J.C.: Which would be around 1967?

G.D.: Yes. So that’s why our studio did the thing. As I said, the design of the characters in the TV show was hopeless, although King Features had no objection. They were completely without any point of view on the thing. It was sort of business. We were desperate and I was jumping around like mad because I knew that had to be really well solved or we were dead. I tried with different kinds of designs. We got a bit of track of the four boys talking after they’d left the pot open once on a recording. So we took this talk and animated to it and kept testing and trying different things. We saw and had admired Heinz Edelmann’s graphic designs in “Twin” magazine. And thought why don’t we even try him. So we got in touch with him, he flew over and we showed him what we were doing and he disappeared for two weeks. I remember this brown envelope arrived with four drawings in it, one of each Beatle. It was really marvelous cause it had that solved, attended-to quality. You could see it wasn’t Mickey Mouse, it wasn’t this, it wasn’t that – it was just there! The film is very much a phenomenon.

J.C.: It’s a time capsule of the sixties.

G.D.: It is that. That’s the contribution of many people. The film would have had a life because of the Beatles music.

That’s a separate consideration. And the fact that Heinz solved that side of it was so great and that was marvelous.
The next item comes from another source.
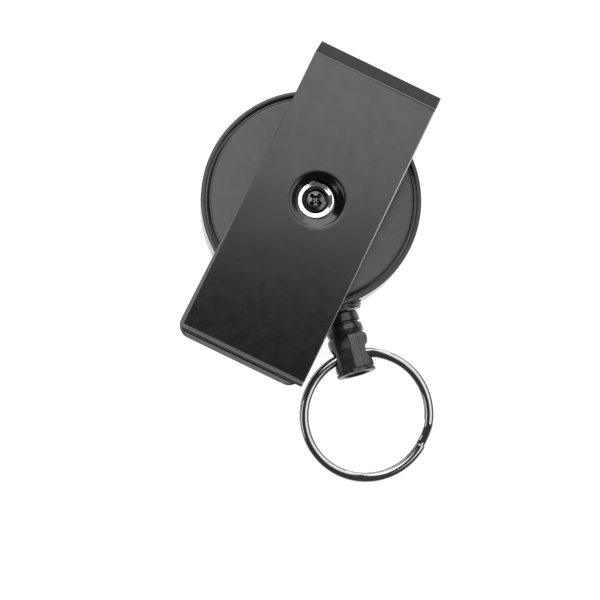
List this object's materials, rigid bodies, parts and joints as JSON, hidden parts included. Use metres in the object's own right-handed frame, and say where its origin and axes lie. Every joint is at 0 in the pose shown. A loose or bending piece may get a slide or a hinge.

We had a budget of a million dollars, and eleven months to do it. The Beatles took $ 200,000, off the budget. There were three animation directions on it: Jack Stokes, who learned his trade with a group of people – a whole generation of animators in London – from a Disney man who came over, David Hand (Director of “Snow White”). Eddie Radich was another animation director on “Submarine”; Bob Balser, who has been for a long time in Barcelona. He’s the third director.

There was a period of about five months where we had 200 people working together in out studio in Soho Square. My memory of that time is that it was amazingly unfrantic, in the sense of devoted and productive. Everybody was very grim, hardworking. The whole atmosphere was “We’ll show them” meaning the rest of the world “that we can do this in London.” This odd thing of making a feature.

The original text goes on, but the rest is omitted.